Energy companies are becoming more aware of their impact on tourism, said Bryan, "but we would like the travel industry to have a seat at the table when a lot of these development issues come up."
Terry Cleveland, director of the Wyoming Game and Fish Department, said wildlife watching generated $300 million in spending last year, but hunters and fishermen were the principal source of funding for his agency.
"We have to have another income source," said Cleveland. "We can no longer do it on the backs of hunters and fishermen."
Cleveland advocated increasing Game and Fish Department funding through the state general fund and a 20 percent increase in license fees, based on inflation over the last five years.

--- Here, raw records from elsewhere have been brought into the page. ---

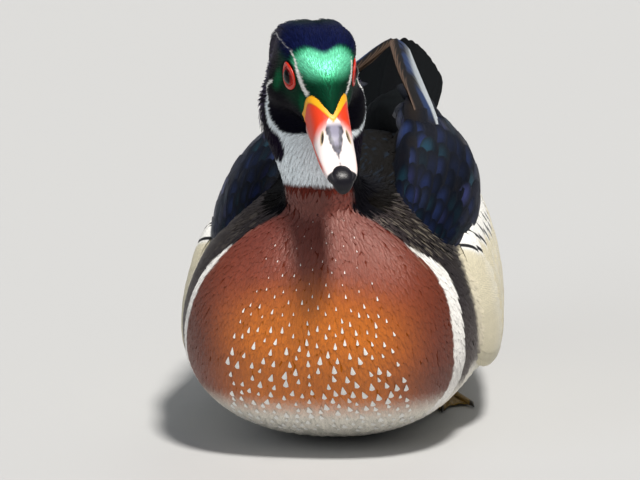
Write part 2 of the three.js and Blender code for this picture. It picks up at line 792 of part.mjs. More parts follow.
add("torso", fitted(trunkPieces, [], [belowFloor()]), CHESTNUT);
add("neck", fitted(neckPieces, [trunkPieces]), WHITE);
add("head", fitted(headPieces, [neckPieces, eyePieces(1), eyePieces(-1)]), GREEN);
add("crest", fitted(crestPieces, [headPieces, neckPieces]), GREEN);
add("bill_upper", fitted(upperPieces, [headPieces], [1, -1].map(nostril).map(onHead)), PALE_BILL);
add("bill_lower", fitted(lowerPieces, [headPieces, upperPieces]), PALE_BILL);
for (const [name, side] of [["left", 1], ["right", -1]]) {
  const wing = onSide(side, wingPieces);
  const flank = onSide(side, flankPieces);
  add("eye_" + name, fitted(eyePieces(side), []), RED_EYE);
  add("wing_" + name, fitted(wing, [trunkPieces, neckPieces]), BLACK);
  add("flank_" + name, fitted(flank, [trunkPieces, wing]), BUFF);
  add("leg_" + name, fitted(onSide(side, legPieces), [trunkPieces, flank], [belowFloor()]), FOOT);
}
add("tail", fitted(tailPieces, [trunkPieces, wingPieces, wingPieces.map(mirrored)]), BLACK);

export default group;
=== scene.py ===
"""The looks of a wood duck drake at life size, set down on its belly.

Places are in millimetres in the part's own frame and are turned into metres as each mesh is made.
The bird faces -Y and its left side is +X.
"""
import math

import bmesh
import bpy
import numpy as np
from mathutils import Matrix, Vector
from mathutils.bvhtree import BVHTree
from mathutils.kdtree import KDTree


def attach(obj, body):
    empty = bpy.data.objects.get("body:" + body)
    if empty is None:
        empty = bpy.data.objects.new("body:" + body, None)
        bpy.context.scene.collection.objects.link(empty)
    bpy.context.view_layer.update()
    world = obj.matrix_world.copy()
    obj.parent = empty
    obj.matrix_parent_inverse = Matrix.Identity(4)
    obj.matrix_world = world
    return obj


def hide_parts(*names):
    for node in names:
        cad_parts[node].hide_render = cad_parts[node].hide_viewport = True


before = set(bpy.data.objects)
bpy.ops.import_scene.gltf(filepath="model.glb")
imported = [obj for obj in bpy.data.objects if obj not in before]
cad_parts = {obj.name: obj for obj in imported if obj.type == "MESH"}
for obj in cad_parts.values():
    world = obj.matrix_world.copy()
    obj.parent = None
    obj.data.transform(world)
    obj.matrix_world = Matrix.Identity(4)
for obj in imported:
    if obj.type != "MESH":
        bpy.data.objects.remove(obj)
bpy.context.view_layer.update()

MM = 0.001
RNG = np.random.default_rng(41)
SIDES = ((1, "left"), (-1, "right"))

# The head's pose
HEAD_PITCH = 25.3  # degrees, bill down
HEAD_YAW = 18.9  # degrees, towards the bird's left
HEAD_ROLL = -1.0
EYES_AT = np.array([1.5, -133.0, 165.0])  # midpoint between the eyes
EYE_OUT = 10.4  # from the middle of the head to the centre of an eye
LID_RING = 4.9  # radius of the bare ring round an eye
HEAD_FROM = 112  # height above which the head's feathers begin
FRINGE_FROM = 118  # height above which its edge may be bristly

# The skin under the coat
SKIN_VOXEL = 1.7
SKIN_SMOOTHING = 10
FLOOR_CLEAR = 0.06  # the coat stays this far above the floor
SKIN_CLEAR = FLOOR_CLEAR + 0.7
ROOT_CLEAR = FLOOR_CLEAR + 0.75

# Small maths


def unit(v):
    return v / np.maximum(np.linalg.norm(v, axis=-1, keepdims=True), 1e-9)


def dot(a, b):
    return (a * b).sum(-1)


def ramp(low, high, x):
    """0 below low and 1 above high, smooth between."""
    s = np.clip((x - low) / (high - low), 0, 1)
    return s * s * (3 - 2 * s)


def mix(a, b, s):
    """From a to b as s goes from 0 to 1, for arrays of vectors."""
    s = np.asarray(s, float)[..., None]
    return np.asarray(a, float) * (1 - s) + np.asarray(b, float) * s


def layered(base, *layers):
    """A base with layers over it, each of a tone and of how much of it shows."""
    for tone, share in layers:
        base = mix(base, tone, share)
    return base


def stacked(*parts):
    """Values side by side along a new last axis, single numbers repeated."""
    return np.stack(np.broadcast_arrays(*parts), -1)


def colour(code):
    """A colour such as 0x7a3020 as linear red, green and blue."""
    srgb = np.array([(code >> 16) & 255, (code >> 8) & 255, code & 255]) / 255
    return np.where(srgb <= 0.04045, srgb / 12.92, ((srgb + 0.055) / 1.055) ** 2.4)


def smooth_through(points, t):
    """Places at t, from 0 to 1, on a smooth line through the points."""
    p = np.asarray(points, float)
    s = np.clip(np.asarray(t, float), 0, 1) * (len(p) - 1)
    i = np.minimum(s.astype(int), len(p) - 2)
    f = (s - i)[..., None]
    padded = np.vstack([2 * p[0] - p[1], p, 2 * p[-1] - p[-2]])
    a, b, c, d = (padded[i + k] for k in range(4))
    from_b, to_c = (c - a) / 2, (d - b) / 2
    bend = 3 * (c - b) - 2 * from_b - to_c
    twist = 2 * (b - c) + from_b + to_c
    return b + from_b * f + bend * f**2 + twist * f**3


def turn(axis, degrees):
    return np.array(Matrix.Rotation(math.radians(degrees), 3, axis))


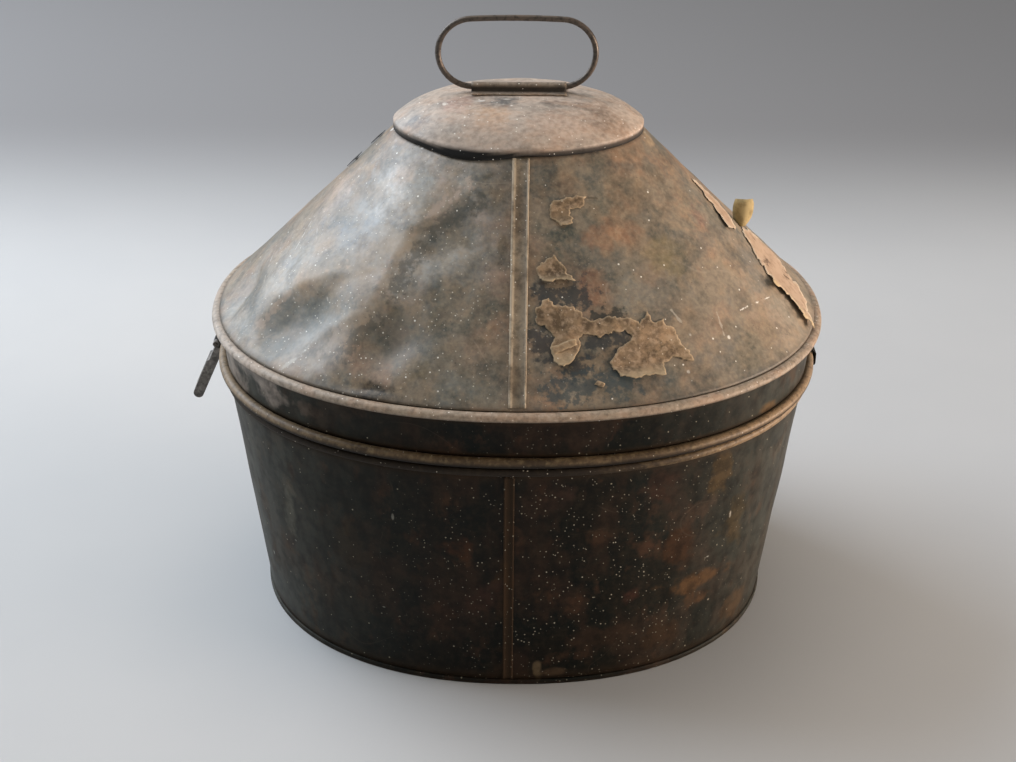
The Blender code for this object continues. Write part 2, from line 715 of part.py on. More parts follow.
def build():
    clear_scene()
    parts = new_collection("Helmet tin")
    guides = new_collection("Cutters and guides")
    black = material("Black japanning", (0.020, 0.018, 0.015), 0.5, 0.0)
    dusty = material("Dusty green japanning", (0.085, 0.080, 0.066), 0.7, 0.0)
    worn = material("Japanning worn to brown", (0.150, 0.115, 0.085), 0.65, 0.0)
    iron = material("Dark iron", (0.025, 0.021, 0.018), 0.45, 0.6)

    tub_wall(parts, black)
    tub_base(parts, black)
    base_rim(parts, black)
    stop_bead(parts, black)
    tub_seam("tub_front_seam", -1, parts, black)
    tub_seam("tub_back_seam", 1, parts, black)
    tub_hinge_leaf(parts, guides, black)
    pin("hinge_pin", HINGE_AXIS, HINGE_PIN_RADIUS, HINGE_WIDTH, parts, iron)

    lid_axis = axis_empty("lid_axis", HINGE_AXIS, parts)
    lid = [
        lid_skirt(parts, black),
        wire_loop("wired_edge", oval_ring(EDGE, EDGE_HEIGHT), EDGE_WIRE_RADIUS, parts, worn),
        wire_loop("rim_bead", oval_ring(RIM, RIM_HEIGHT), RIM_BEAD_RADIUS, parts, worn),
        lid_cone(parts, dusty),
        cone_seam("cone_front_seam", -1, parts, dusty),
        cone_seam("cone_back_seam", 1, parts, dusty),
        cap(parts, worn),
        handle_sleeve(parts, worn),
        lid_hinge_leaf(parts, guides, black),
        hasp_leaf(parts, guides, black),
        pin("hasp_pin", HASP_AXIS, HASP_PIN_RADIUS, HASP_WIDTH, parts, iron),
        handle(parts, iron),
        hasp(parts, guides, worn),
    ]
    for item in lid:
        hang(item, lid_axis)
    for item in bpy.data.objects:
        if item.parent is None:
            item.location.x += MIDDLE_SHIFT


build()
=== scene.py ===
# %% [markdown]
# # An old helmet tin in Blender
# The object is an oval carrying case of japanned tinplate: a tapered tub, a deep conical lid that
# slips over it, a low domed cap and a wire handle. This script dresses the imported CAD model. It
# keeps the CAD's places and sizes, and adds what the source leaves out: finer dents and creases,
# smoother rolled edges, torn paper and the worn finish.

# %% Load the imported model
import math

import bpy
import numpy as np
from mathutils import Matrix, Vector, geometry, noise


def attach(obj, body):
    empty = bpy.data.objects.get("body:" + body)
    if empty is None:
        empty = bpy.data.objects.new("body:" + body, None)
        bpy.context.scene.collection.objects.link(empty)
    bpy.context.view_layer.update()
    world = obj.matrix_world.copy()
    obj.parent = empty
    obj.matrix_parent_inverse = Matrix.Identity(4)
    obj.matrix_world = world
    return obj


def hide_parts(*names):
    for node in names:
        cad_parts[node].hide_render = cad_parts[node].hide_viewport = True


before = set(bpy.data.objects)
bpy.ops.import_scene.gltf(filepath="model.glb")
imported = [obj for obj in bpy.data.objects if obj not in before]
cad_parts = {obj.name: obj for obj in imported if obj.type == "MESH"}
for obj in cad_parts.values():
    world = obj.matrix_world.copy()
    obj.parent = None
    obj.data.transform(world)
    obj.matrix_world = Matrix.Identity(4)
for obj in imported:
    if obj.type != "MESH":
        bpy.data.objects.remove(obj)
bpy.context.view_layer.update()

# %% [markdown]
# ## Units and colours
# Everything is in metres, so one name stands for a millimetre. Colours are written the way that a
# picture shows them, as sRGB hex values, and one function turns them into the linear numbers that
# a shader works with.

# %% Units and colours
MM = 0.001


def linear(colour):
    """Linear red, green, blue and alpha of an sRGB hex value such as #8a5a36."""
    parts = [int(colour[place:place + 2], 16) / 255 for place in (1, 3, 5)]
    curve = [part / 12.92 if part <= 0.04045 else ((part + 0.055) / 1.055) ** 2.4 for part in parts]
    return (*curve, 1)


print("mid grey", [round(part, 3) for part in linear("#808080")])

# %% [markdown]
# ## Camera
# The photograph looks down on the tin by about 27 degrees from a little over a metre away. Its
# focal length, distance, height and slight roll were found by matching the outlines of the beads,
# the cap and the handle. The tin's own middle is a few millimetres beside the model's origin,
# because the hasp makes one end longer.

# %% Camera
MIDDLE = 8.2 * MM                 # the tin's middle in X
PICTURE_WIDTH = 1016
FOCAL_PIXELS = 1800
CAMERA_DISTANCE = 1110.8 * MM
CAMERA_AIM = Vector((MIDDLE - 4.86 * MM, 0, 127.7 * MM))
CAMERA_TILT = math.radians(27.35)
CAMERA_ROLL = 0.008

lens = bpy.data.cameras.new("camera")
lens.sensor_width = 36
lens.lens = lens.sensor_width * FOCAL_PIXELS / PICTURE_WIDTH
camera = bpy.data.objects.new("camera", lens)
bpy.context.scene.collection.objects.link(camera)
back = Vector((0, -math.cos(CAMERA_TILT), math.sin(CAMERA_TILT))) * CAMERA_DISTANCE
turn = Matrix.Rotation(math.pi / 2 - CAMERA_TILT, 4, "X") @ Matrix.Rotation(CAMERA_ROLL, 4, "Z")
camera.matrix_world = Matrix.Translation(CAMERA_AIM + back) @ turn
bpy.context.scene.camera = camera
print("lens", round(lens.lens, 1), "mm")

# %% [markdown]
# ## Studio
# The tin stands on one wide sheet of pale paper, with painted shade toward the back where a wall
# would stand in shade. Most light comes from a big soft window on the left, a little behind the
# tin, so the left flank shines, the front is dark and the shadow falls to the right. A dimmer one
# overhead and a weak warm one from the right keep the rest readable.

# %% Studio floor
FLOOR_HALF_WIDTH = 4.0
FLOOR_FRONT, FLOOR_BACK = -3.4, 4.4
SHADE_START, SHADE_END = 0.40, 0.86      # where the paper gets darker, along Y
SHADE_STEPS = 16


def new_mesh(name, points, faces):
    """Object with a smooth mesh of points and faces."""
    mesh = bpy.data.meshes.new(name)
    mesh.from_pydata([tuple(point) for point in points], [], faces)
    mesh.shade_smooth()
    made = bpy.data.objects.new(name, mesh)
    bpy.context.scene.collection.objects.link(made)
    return made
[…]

He also called for increased funding of the newly created state Wildlife and Natural Resources Trust, which funds habitat projects from interest earned on a $40 million endowment.
Rep. Colin Simpson, R-Cody, said improving roads and training workers were also key concerns, as was developing affordable housing.
Simpson said the Wyoming Business Council has helped communities develop infrastructure for tourism, and the state must do more to create full-time tourism jobs with opportunity for advancement.